Abstract
Group externalities imply a situation where individual and group interests are not aligned and therefore require the design of rules or institutions that correct the failure in order to improve social outcomes. Public goods, team work, the use of natural resources under joint access, or any pollution problems, are examples of such potential divergence between individual and group incentives. Institutional corrections can come exogenously from a regulatory state that brings in command and control or incentive mechanisms (pecuniary or not-pecuniary), or that reassigns property rights to correct the failure. But solutions can also emerge endogenously from the group, through self-governed institutions, with similar mechanisms of material or non-material incentives, as well as social norms or conventions.

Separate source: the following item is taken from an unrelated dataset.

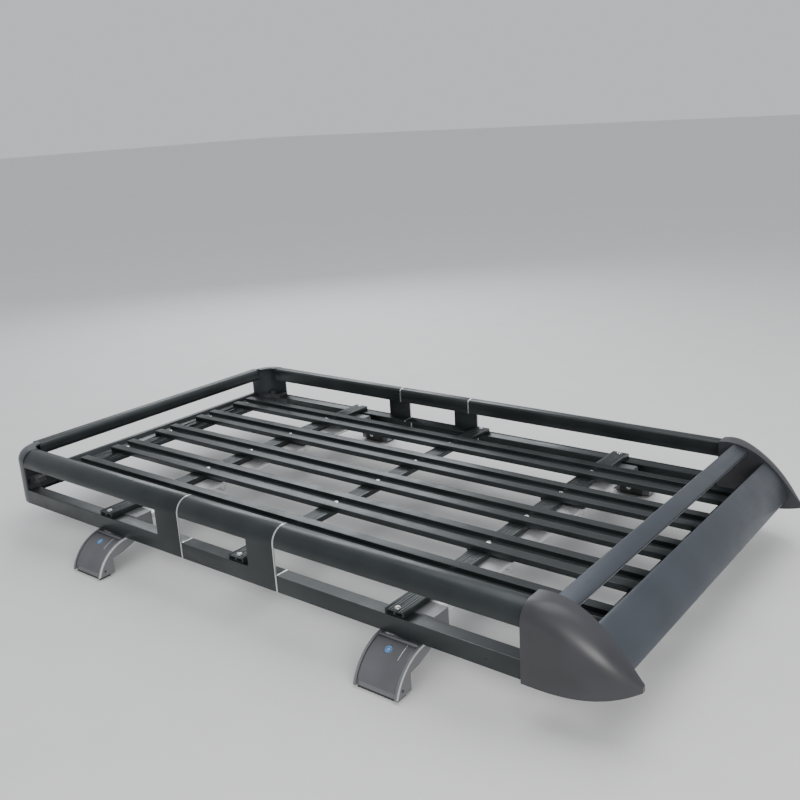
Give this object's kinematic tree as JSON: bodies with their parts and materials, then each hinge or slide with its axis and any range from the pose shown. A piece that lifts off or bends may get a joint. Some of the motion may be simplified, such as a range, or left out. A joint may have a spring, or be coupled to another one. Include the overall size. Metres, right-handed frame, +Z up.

* This research was made possible through a Research and Writing Grant from the John D. and Catherine T. Macarthur Foundation and a grant from the Network on Social Norms and Preferences headed by Herbert Gintis and Robert Boyd. I thank them for their support. Thanks are also due to Ernst Fehr in particular for providing important insights for the experimental design; to the Santa Fe Institute for an International Fellowship, and to the School of Environmental and Rural Studies at Javeriana University (Colombia) during my field work. I also thank Maria Claudia Lopez, Pablo Ramos and Ana Marfa Roldán for assistance in the field and in processing data. Diana Maya provided important inputs in the analysis of qualitative data. I am also grateful to Maria Alejandra Velez and the editors of this volume (in particular Bina Agarwal) for their valuable comments that helped improve this manuscript.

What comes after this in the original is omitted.